ABC reports that the Obama administration's surveillance review panel will include former intelligence and White House staffers, including Michael Morell, Richard Clarke, Cass Sunstein and Peter Swire. An official announcement of the members of the panel is expected soon.
The review panel was first announced in a White House press conference on Aug. 9, when Obama said the administration would form "a high-level group of outside experts to review our entire intelligence and communications technologies."
Privacy advocates aren't happy with the composition of the group revealed so far. Some privacy groups believe that the White House will insist on all members having top secret clearances, effectively barring most independent privacy watchdogs from consideration for the panel.

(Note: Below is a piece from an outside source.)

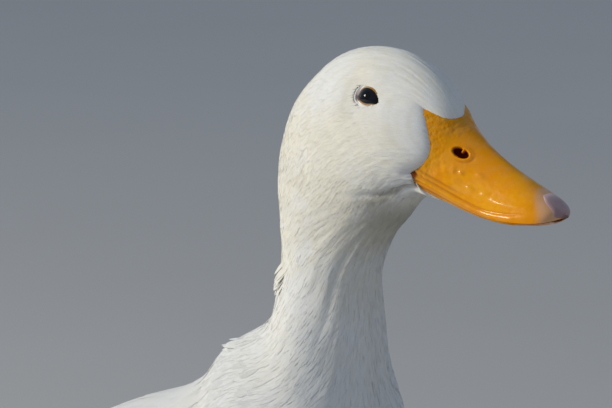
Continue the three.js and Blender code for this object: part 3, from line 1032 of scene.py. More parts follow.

Amie Stepanovich, director of the domestic surveillance project at the Electronic Privacy Information Center (EPIC) found the choices reported by ABC troubling:
An independent evaluation of the NSA's surveillance programs is needed. But a worthwhile review requires an independent team of evaluators. We continue to learn how each of the oversight mechanisms that the Administration has pointed to have continuously failed. The background of this panel indicates that it, too, is unlikely to be meaningful or effective.
Michael Morell was a career intelligence officer, serving in the CIA for 33 years. He retired from his position as deputy director of the CIA earlier this year after serving two stints as the agency's acting head during President Obama's tenure.
Richard Clarke is a former national coordinator for Security, Infrastructure Protection, and Counter-terrorism for the United States. He worked for the State Department during the Reagan administration and served on the National Security Council during the presidencies of George H.W. Bush, Clinton and George W. Bush. Clarke also endorsed then-Sen. Obama's presidential campaign in 2007.
It's not known if the ABC list represents the full panel, or if additional names will be added in the future. The White House declined to comment on the makeup of the panel.